▸ Task prompt
Return, exactly as written, every line from the first line of the data below through the line that contains "# The lid, its".

# Data shown start

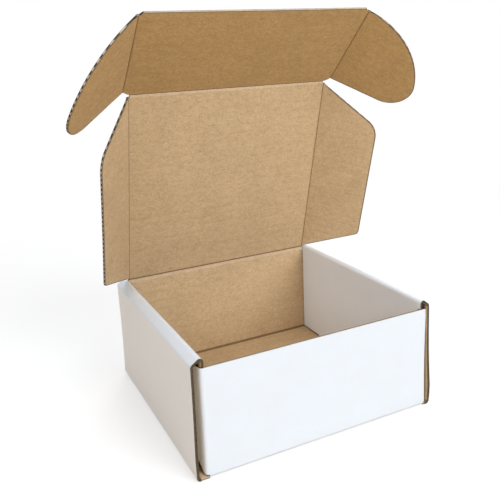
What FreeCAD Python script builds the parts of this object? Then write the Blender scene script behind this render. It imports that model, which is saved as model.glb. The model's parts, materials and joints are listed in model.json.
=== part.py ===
import FreeCAD, Part

import os
import re

import Sketcher

# A small corrugated mailer box, folded from one die-cut sheet of single-wall board and standing open.
# X runs to the right, Y to the back, Z up. The origin is the middle of the underside of the tray.
# The tray is one folded strip of board: base, walls, rolled side walls and corner tabs.
# The lid, its two side flaps, the tuck flap and its two ears meet it and each other at creases.

SIZES = {
    "thickness": (1.6, "board thickness"),
    "tray_width": (170, "outside width of the tray, along X"),
    "tray_depth": (150, "outside depth of the tray, along Y"),
    "tray_height": (74, "height of the rolled side walls' outer folds, where the lid's crease is too"),
    "roll_rise": (2.4, "how much higher a rolled wall's inner fold stands than its outer fold"),
    "wall_drop": (4, "how far the front wall and the corner tabs end below the outer folds"),
    "roll_width": (8, "outside width of a rolled side wall"),
    "fold_radius": (2.4, "outside radius of the folds along the base"),
    "roll_radius": (2.4, "outside radius of the two folds along a rolled wall's top"),
    "corner_radius": (5, "outside radius of the upright folds at the tray's corners"),
    "tab_length": (55, "reach of a corner tab into the rolled wall, from the wall it hangs on"),
    "tab_gap": (0.5, "gap between a corner tab and the outer side wall"),
    "panel_setback": (0.6, "gap between the rolled-in panel's end and the front or back wall"),
    "panel_lift": (0.5, "gap between the rolled-in panel's lower edge and the base"),
    "lock_width": (24, "width of a lock tab"),
    "lock_spacing": (74, "distance between the two lock tabs of a side"),
    "lock_taper": (1.5, "narrowing of a lock tab on each side, towards its end"),
    "lock_depth": (1.2, "how deep a lock tab reaches into its slot in the base"),
    "lock_clearance": (0.4, "gap round a lock tab in its slot"),
    "crease_gap": (0.2, "gap left in a crease beside its rounded edge"),
    "lid_clearance": (0.4, "gap between the closed tuck flap and the front wall"),
    "flap_clearance": (0.2, "gap between a folded side flap and the rolled-in panel"),
    "flap_reach": (45.6, "how far a side flap stands out from its crease"),
    "flap_low": (24.3, "distance of a side flap's lower corner from the lid's hinge, along the lid"),
    "flap_high": (117, "distance of a side flap's upper corner from the lid's hinge, along the lid"),
    "flap_end": (1.6, "distance of each end of a side flap's crease from the lid's corner"),
    "flap_low_radius": (3.0, "rounding of a side flap's lower corner"),
    "flap_high_radius": (15, "rounding of a side flap's upper corner"),
    "tuck_length": (71, "length of the tuck flap from its crease"),
    "ear_offset": (4.5, "distance from a side flap's crease out to the ear's crease"),
    "ear_notch": (3, "distance from the tuck flap's crease to the start of the ear"),
    "ear_inset": (2.2, "chamfer of the tuck flap's far corners, where the ears' creases end"),
    "ear_reach": (58, "how far an ear stands out from its crease"),
    "ear_tip_radius": (18.3, "radius of an ear's tip"),
    "ear_sweep_radius": (64.5, "radius of an ear's long curved edge"),
}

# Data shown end

▸ Right answer
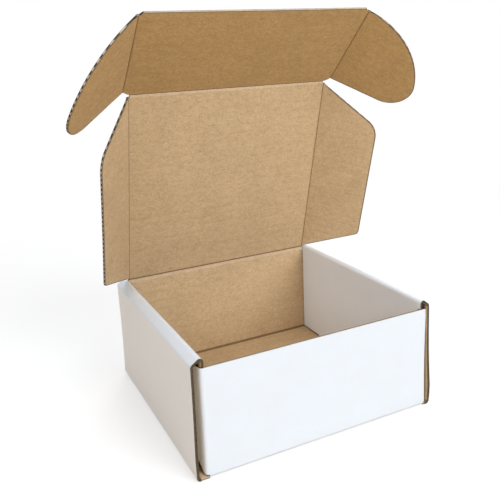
What FreeCAD Python script builds the parts of this object? Then write the Blender scene script behind this render. It imports that model, which is saved as model.glb. The model's parts, materials and joints are listed in model.json.
=== part.py ===
import FreeCAD, Part

import os
import re

import Sketcher

# A small corrugated mailer box, folded from one die-cut sheet of single-wall board and standing open.
# X runs to the right, Y to the back, Z up. The origin is the middle of the underside of the tray.
# The tray is one folded strip of board: base, walls, rolled side walls and corner tabs.
# The lid, its two side flaps, the tuck flap and its two ears meet it and each other at creases.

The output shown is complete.